KXKQ
- Safford, Arizona; United States;
- Broadcast area: Safford, Arizona
- Frequency: 94.5 MHz
- Branding: Kat Kountry 94.5

Programming
- Format: Country

Ownership
- Owner: Reed Richins; (Double-R-Communications LLC);
- Sister stations: KATO, KWRQ

Technical information
- Licensing authority: FCC
- Facility ID: 40916
- Class: C2
- ERP: 1,700 watts
- HAAT: 671.0 meters (2,201.4 ft)
- Transmitter coordinates: 32°53′23″N 109°19′26″W﻿ / ﻿32.88972°N 109.32389°W

Links
- Public license information: Public file; LMS;
- Website: https://gilavalleycentral.net

= KXKQ =

KXKQ (94.5 FM, "Kat Kountry 94") is a radio station licensed to serve Safford, Arizona, United States. The station is owned by Reed Richins, through licensee Double-R-Communications LLC. It airs a country music format. Home of "Reed in the Morning", hosted by Reed Richins.
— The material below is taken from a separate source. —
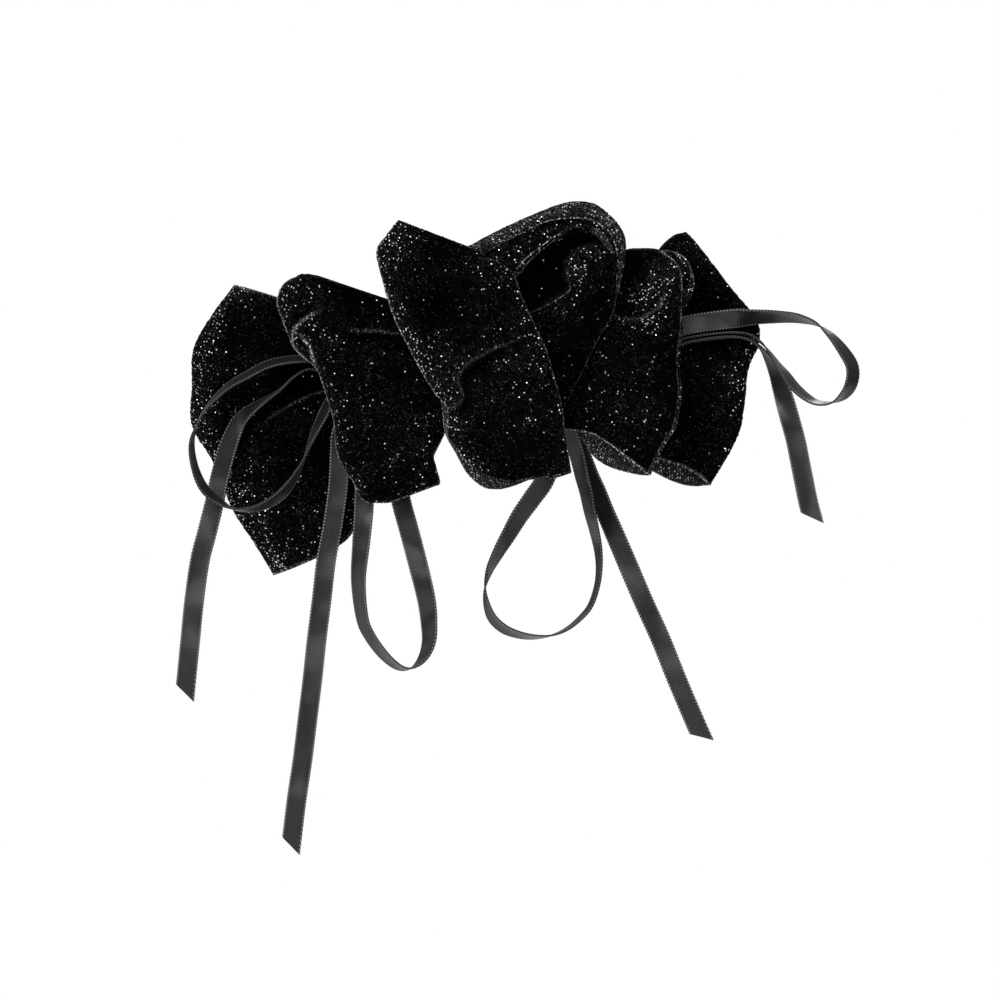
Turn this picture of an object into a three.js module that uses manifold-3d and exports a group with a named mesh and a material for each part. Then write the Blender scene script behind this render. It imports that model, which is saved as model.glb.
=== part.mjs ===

The top morning show in the Gila Valley for 25 years.

The station was assigned the KXKQ call letters by the Federal Communications Commission on March 13, 1979.

In 2000, KXKQ was named "Best Country Music Station" by the editors of the Phoenix New Times. In 2001, the same newspaper named KXKQ "Best Country Radio Station".